A alegação dessas vozes que se autodenominam de direita ou conservadoras, dentro da lógica que estrutura suas narrativas, é que a Venezuela ficará mais fraca com o tempo. E, infelizmente, chego a essa conclusão, porque presumo que eles entendam a diferença entre o Estado venezuelano, o governo e a nação venezuelana. Sob essa mesma lógica, se, em um cenário imaginário, os paraguaios decidissem recuperar os territórios conquistados pelo Brasil, os oponentes de Lula defenderiam os paraguaios em sua reivindicação? Ou o que realmente aconteceria é que eles pressionariam o governo a defender a integridade territorial, como é sua obrigação?
Vamos fazer o exercício imaginário com os políticos e jornalistas colombianos que alimentam o discurso de que a Venezuela está “anexando a Guiana”. Se amanhã a ditadura na Nicarágua cair e um governo democrático chegar ao poder, e eles exercerem a soberania sobre o território em disputa com a Colômbia, no qual a CIJ já decidiu a favor da Nicarágua, então veríamos esses mesmos atores defendendo a decisão da CIJ, simplesmente porque são opositores de Petro? Ou eles exigiriam que Petro defendesse a integridade do território colombiano?

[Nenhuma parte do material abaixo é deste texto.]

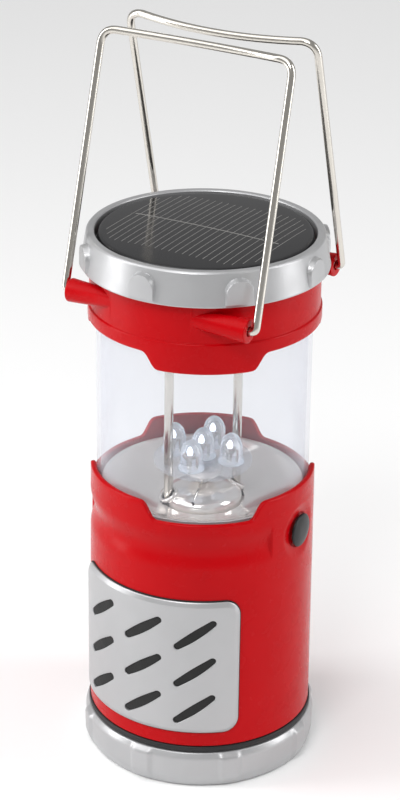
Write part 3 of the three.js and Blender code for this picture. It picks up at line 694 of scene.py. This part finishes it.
def guide_place(angle):
    out = Vector(polar(1, angle))
    tilt = Matrix.Rotation(math.radians(GUIDE["tilt"]), 4, Vector((0, 0, 1)).cross(out))
    return rod_place(angle, GUIDE["z"]) @ tilt


def rod_gap_shade(angle, number):
    """A black ring inside a rod's sleeve, painted as the shade in the gap round the rod."""
    r = GUIDE["lip_r"] - GUIDE["lip"]
    return turned(f"rod_gap_shade_{number}", [
        (GUIDE["gap_shade_r"], -1.3, 0), (r + 0.1, -1.3, 0), (r + 0.1, -0.35, 0),
        (GUIDE["gap_shade_r"], -0.6, 0.1),
    ], SLOT_BLACK, 40, 40, guide_place(angle))


def lead_wire():
    """The thin lead from the hub up to the lamps' stem."""
    stem = low("led_stem")
    points = bezier((LEAD["x"], LEAD["y"], stem - 3.9), (2.6, -9.5, stem - 1.2),
                    (1.6, -2.4, stem + 1.2), 14)
    verts, faces = tube_along(points, LEAD["r"], 10)
    return piece("lead_wire", verts, faces, NICKEL)


def lead_hole():
    """A black disc painted as the shade in the hole where the lead leaves the hub."""
    tilt = Matrix.Rotation(math.radians(LEAD["tilt"]), 4, "X")
    place = Matrix.Translation((LEAD["x"], LEAD["y"] - 0.05, low("led_stem") - 3.6)) @ tilt
    return turned("lead_hole_shade", [
        (ON_AXIS, -0.5, 0), (LEAD["hole_r"], -0.5, 0), (LEAD["hole_r"], 0.1, 0.05), (ON_AXIS, 0.1, 0),
    ], SLOT_BLACK, 24, 40, place)


def guide_rod(angle, number):
    z0, z1 = low("guide_rod_1"), high("guide_rod_1")
    r = ROD["r"]
    return turned(f"plated_rod_{number}", [
        (ON_AXIS, z0, 0), (r, z0, 0.5), (r, z1, 0.3), (ON_AXIS, z1, 0),
    ], NICKEL, 40, 40, rod_place(angle))


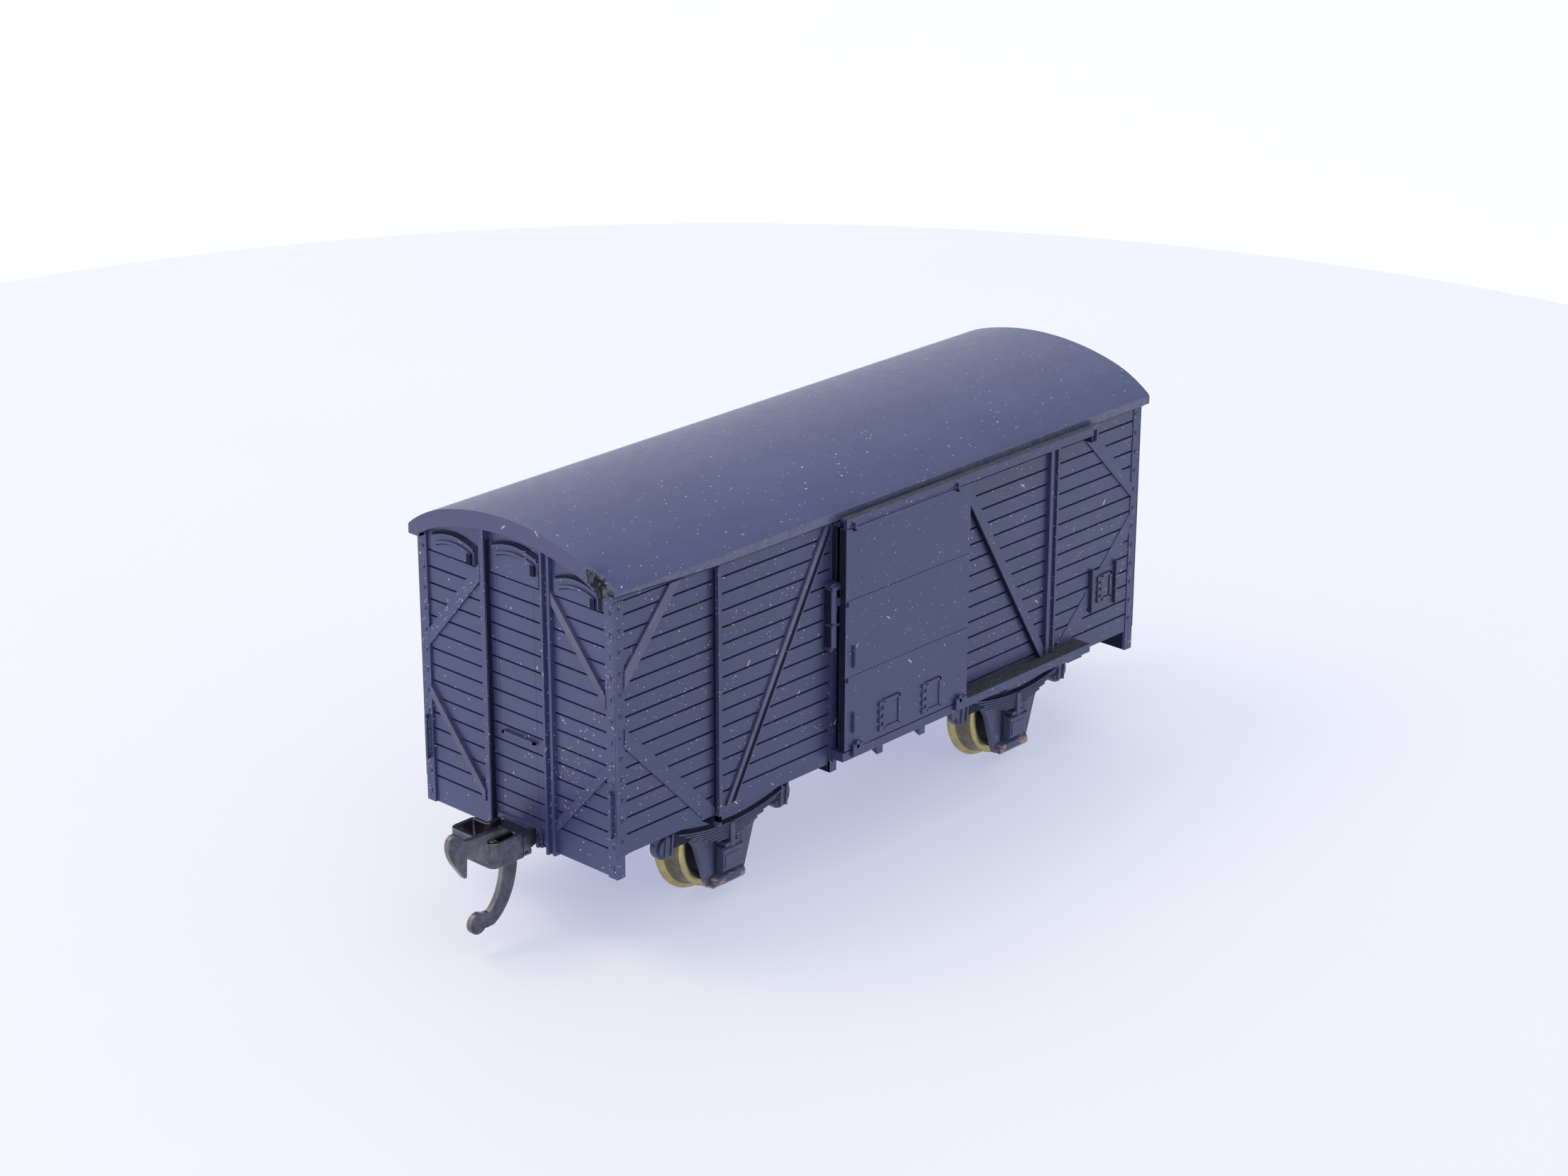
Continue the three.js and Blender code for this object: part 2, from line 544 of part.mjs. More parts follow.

A integração dos povos hispânicos significa querer existir em conjunto para o bem-estar do todo. Os venezuelanos não querem a Colômbia ou o Brasil nas mãos de comunistas. Queremos vizinhos com governos que lhes permitam se desenvolver livremente para que possam ser sociedades felizes ao nosso redor. Petro não é a Colômbia, Lula não é o Brasil, nem Maduro é a Venezuela.
O chavismo é obrigado a defender a integridade do território venezuelano, porque hoje detém o poder e, portanto, deve chegar à margem ocidental do rio Essequibo para exercer a soberania. Enquanto isso acontece, a oposição liderada por Maria Corina Machado deve estabelecer mecanismos de pressão para promover mudanças políticas. O Estado venezuelano precisa de um bom governo com um serviço de relações exteriores eficaz, vigoroso e poderoso para proteger os interesses da nação.
Os venezuelanos precisam de verdadeiros amigos no mundo para nos ajudar a conquistar nossa liberdade. Não há argumento ou ideologia que possa apagar a história do país, nem justificar sua desintegração ou sua fraqueza diante de algo ou alguém.